------ Records to use ------
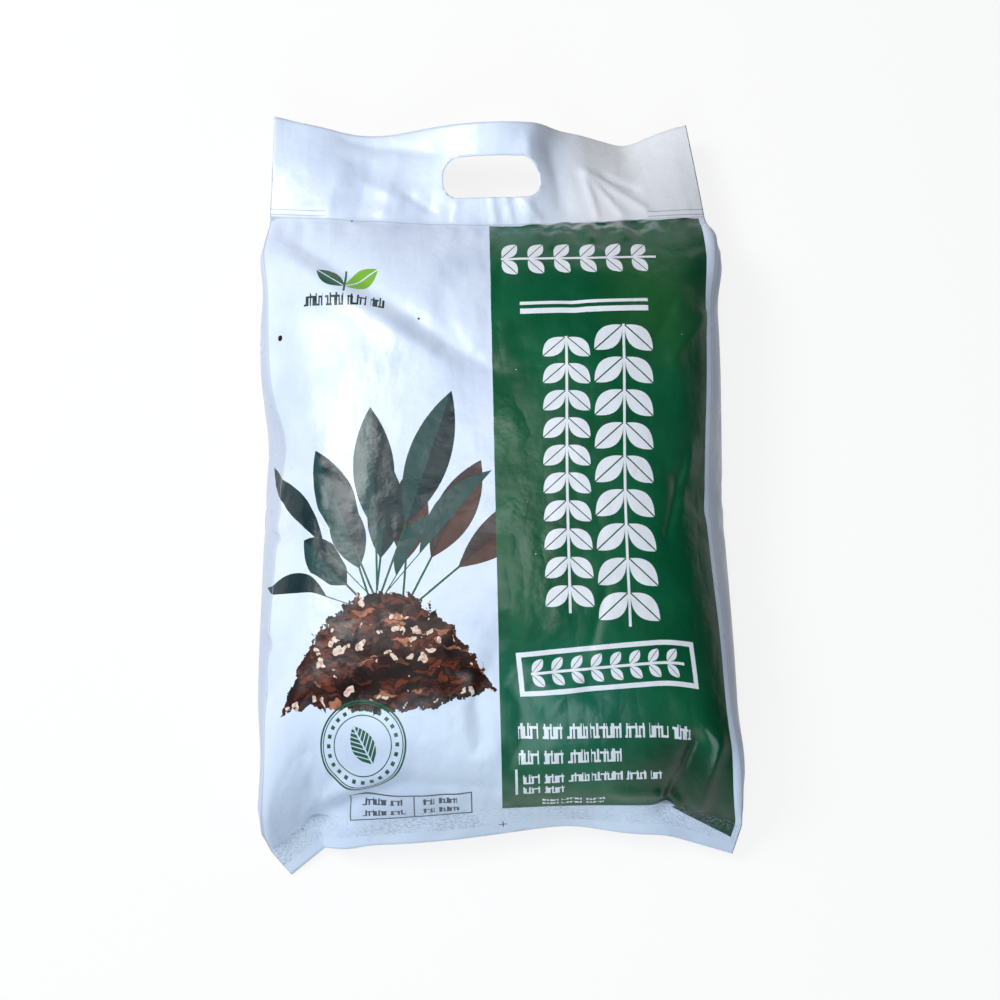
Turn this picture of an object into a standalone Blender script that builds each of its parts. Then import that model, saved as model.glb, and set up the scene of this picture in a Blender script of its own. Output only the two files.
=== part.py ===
"""A filled and sealed side-gusset film bag of compost, lying on its back.

The bag is a tube of polyethylene film, folded flat with a gusset tucked into
each side, welded straight across near both ends and filled before the second
weld. Above the top weld the film stays flat as a header with a carrying slot.
Below the bottom weld a short flap is left, and its corners turn down.

Frame: +X to the right of the print, +Y towards the header, +Z up through the
fill. The origin is on the floor under the middle of the bag's outline.
"""
import math

import bmesh
import bpy

MM = 0.001

# Flat film, before filling
PANEL_WIDTH = 318 * MM
GUSSET_DEPTH = 28 * MM
FLAP_LENGTH = 8 * MM
WELD_WIDTH = 16 * MM
BODY_LENGTH = 406 * MM
HEADER_LENGTH = 70 * MM

# Film thickness, drawn stouter than the real 0.12 mm so that the header is a solid
PLY = 0.45 * MM
GUSSET_GAP = 0.5 * MM
FOLD_SPREAD = 0.3

# Filled body: heights of the crown, how much of the film's girth each part of it pulls tight,
# and how it lies. Its width follows from these.
HEAD_HEIGHT = 93 * MM
FOOT_HEIGHT = 105 * MM
SHOULDER_TAUTNESS = 0.950
SHOULDER_PLACE = 0.80
WAIST_TAUTNESS = 0.948
WAIST_PLACE = 0.55
HIP_TAUTNESS = 0.966
HIP_PLACE = 0.15
BELT_SHARE = 0.40
FLOOR_PRESS = 2.0 * MM
CROWN_POWER = 2.5
BED_POWER = 4.5
END_ROUNDING = 98 * MM
CREASE_FIN = 1.0 * MM

# Top weld: how it sags between its corners
TOP_WELD_PLACE = 187 * MM
TOP_WELD_SAG = 11 * MM
TOP_WELD_HEIGHT = 44 * MM
TOP_CORNER_DROP = 13 * MM
TOP_WELD_SHIFT = -8.7 * MM
WELD_SHRINK = 0.942

# Header: rise of its top edge above the weld, from the left corner to the right
HEADER_RISE = ((-1.0, 8 * MM), (-0.85, -4 * MM), (-0.5, -15 * MM), (0.0, 13 * MM),
               (0.28, 8 * MM), (0.62, -28 * MM), (0.84, -17 * MM), (1.0, -2 * MM))
HEADER_CURL = 1.4
HEADER_NARROWING = 0.956
HEADER_DRIFT = -4 * MM

# Carrying slot
SLOT_WIDTH = 65 * MM
SLOT_HEIGHT = 25.5 * MM
SLOT_CORNER = 11.5 * MM
SLOT_BOW = 2.5 * MM
SLOT_CENTRE_ACROSS = 4.8 * MM
SLOT_ABOVE_WELD = 32.5 * MM

# Bottom weld: it leans to the left, and both corners turn down towards the floor
BOTTOM_WELD_PLACE = -197 * MM
BOTTOM_WAVE = 2.0 * MM
LEFT_LEAN = math.radians(3)
LEAN_REACH = 40 * MM
LEFT_EAR_TURN = math.radians(35)
LEFT_EAR_START = 110 * MM
LEFT_EAR_BEND = 23 * MM
RIGHT_EAR_TURN = math.radians(14)
RIGHT_EAR_START = 98 * MM
RIGHT_EAR_BEND = 26 * MM
WELD_RISE = ((-1.0, 13 * MM), (-0.7, 25 * MM), (-0.5, 36 * MM), (0.55, 36 * MM), (1.0, 24 * MM))
EDGE_RISE = ((-1.0, 2.5 * MM), (-0.75, 10 * MM), (-0.6, 20 * MM), (-0.2, 24 * MM), (0.05, 21 * MM),
             (0.3, 18.5 * MM), (0.6, 22 * MM), (1.0, 11 * MM))

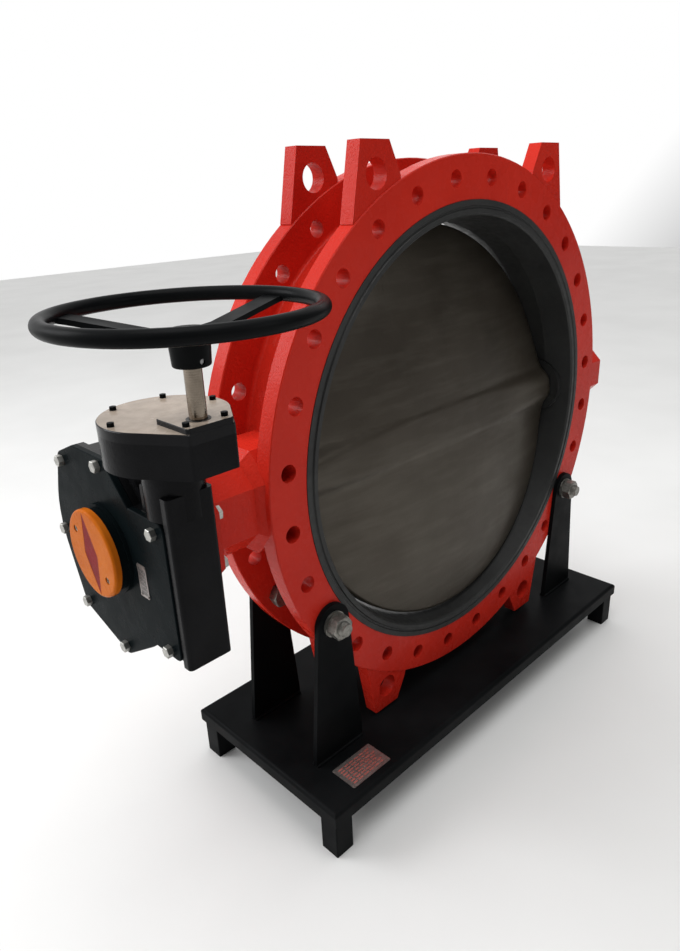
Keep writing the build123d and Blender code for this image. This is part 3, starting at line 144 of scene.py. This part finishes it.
------
» Task to carry out: Quote all of the entries exactly as they appear.

» Result of this task:
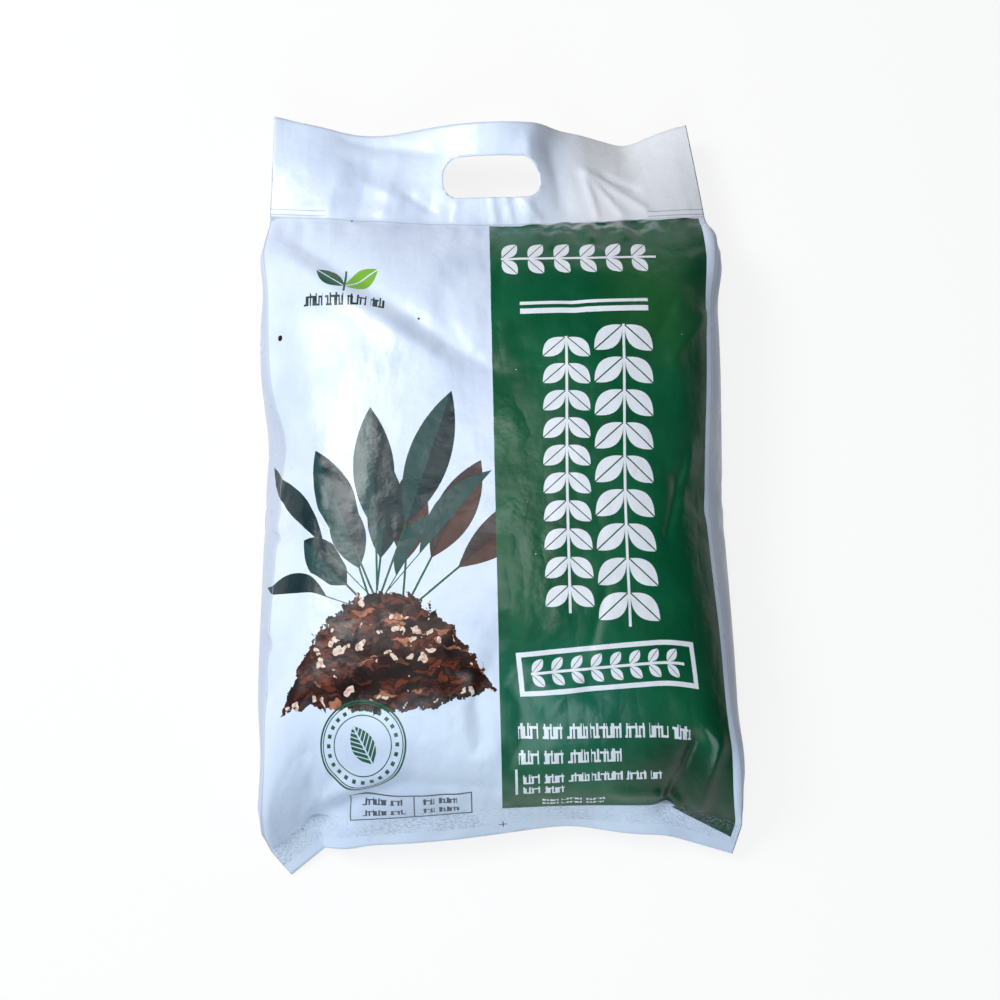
Turn this picture of an object into a standalone Blender script that builds each of its parts. Then import that model, saved as model.glb, and set up the scene of this picture in a Blender script of its own. Output only the two files.
=== part.py ===
"""A filled and sealed side-gusset film bag of compost, lying on its back.

The bag is a tube of polyethylene film, folded flat with a gusset tucked into
each side, welded straight across near both ends and filled before the second
weld. Above the top weld the film stays flat as a header with a carrying slot.
Below the bottom weld a short flap is left, and its corners turn down.

Frame: +X to the right of the print, +Y towards the header, +Z up through the
fill. The origin is on the floor under the middle of the bag's outline.
"""
import math

import bmesh
import bpy

MM = 0.001

# Flat film, before filling
PANEL_WIDTH = 318 * MM
GUSSET_DEPTH = 28 * MM
FLAP_LENGTH = 8 * MM
WELD_WIDTH = 16 * MM
BODY_LENGTH = 406 * MM
HEADER_LENGTH = 70 * MM

# Film thickness, drawn stouter than the real 0.12 mm so that the header is a solid
PLY = 0.45 * MM
GUSSET_GAP = 0.5 * MM
FOLD_SPREAD = 0.3

# Filled body: heights of the crown, how much of the film's girth each part of it pulls tight,
# and how it lies. Its width follows from these.
HEAD_HEIGHT = 93 * MM
FOOT_HEIGHT = 105 * MM
SHOULDER_TAUTNESS = 0.950
SHOULDER_PLACE = 0.80
WAIST_TAUTNESS = 0.948
WAIST_PLACE = 0.55
HIP_TAUTNESS = 0.966
HIP_PLACE = 0.15
BELT_SHARE = 0.40
FLOOR_PRESS = 2.0 * MM
CROWN_POWER = 2.5
BED_POWER = 4.5
END_ROUNDING = 98 * MM
CREASE_FIN = 1.0 * MM

# Top weld: how it sags between its corners
TOP_WELD_PLACE = 187 * MM
TOP_WELD_SAG = 11 * MM
TOP_WELD_HEIGHT = 44 * MM
TOP_CORNER_DROP = 13 * MM
TOP_WELD_SHIFT = -8.7 * MM
WELD_SHRINK = 0.942

# Header: rise of its top edge above the weld, from the left corner to the right
HEADER_RISE = ((-1.0, 8 * MM), (-0.85, -4 * MM), (-0.5, -15 * MM), (0.0, 13 * MM),
               (0.28, 8 * MM), (0.62, -28 * MM), (0.84, -17 * MM), (1.0, -2 * MM))
HEADER_CURL = 1.4
HEADER_NARROWING = 0.956
HEADER_DRIFT = -4 * MM

# Carrying slot
SLOT_WIDTH = 65 * MM
SLOT_HEIGHT = 25.5 * MM
SLOT_CORNER = 11.5 * MM
SLOT_BOW = 2.5 * MM
SLOT_CENTRE_ACROSS = 4.8 * MM
SLOT_ABOVE_WELD = 32.5 * MM

# Bottom weld: it leans to the left, and both corners turn down towards the floor
BOTTOM_WELD_PLACE = -197 * MM
BOTTOM_WAVE = 2.0 * MM
LEFT_LEAN = math.radians(3)
LEAN_REACH = 40 * MM
LEFT_EAR_TURN = math.radians(35)
LEFT_EAR_START = 110 * MM
LEFT_EAR_BEND = 23 * MM
RIGHT_EAR_TURN = math.radians(14)
RIGHT_EAR_START = 98 * MM
RIGHT_EAR_BEND = 26 * MM
WELD_RISE = ((-1.0, 13 * MM), (-0.7, 25 * MM), (-0.5, 36 * MM), (0.55, 36 * MM), (1.0, 24 * MM))
EDGE_RISE = ((-1.0, 2.5 * MM), (-0.75, 10 * MM), (-0.6, 20 * MM), (-0.2, 24 * MM), (0.05, 21 * MM),
             (0.3, 18.5 * MM), (0.6, 22 * MM), (1.0, 11 * MM))

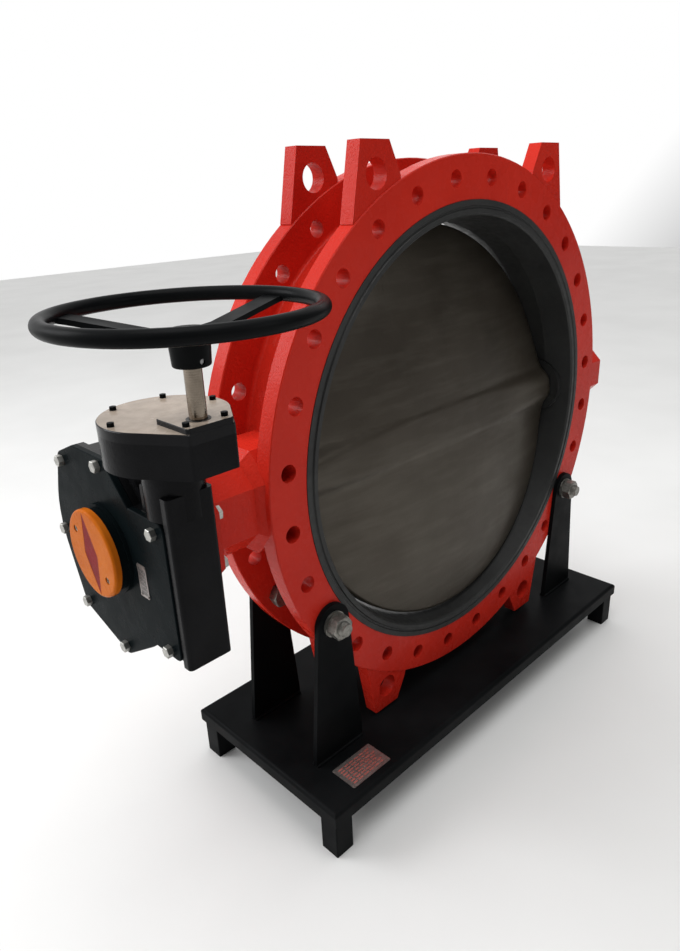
Keep writing the build123d and Blender code for this image. This is part 3, starting at line 144 of scene.py. This part finishes it.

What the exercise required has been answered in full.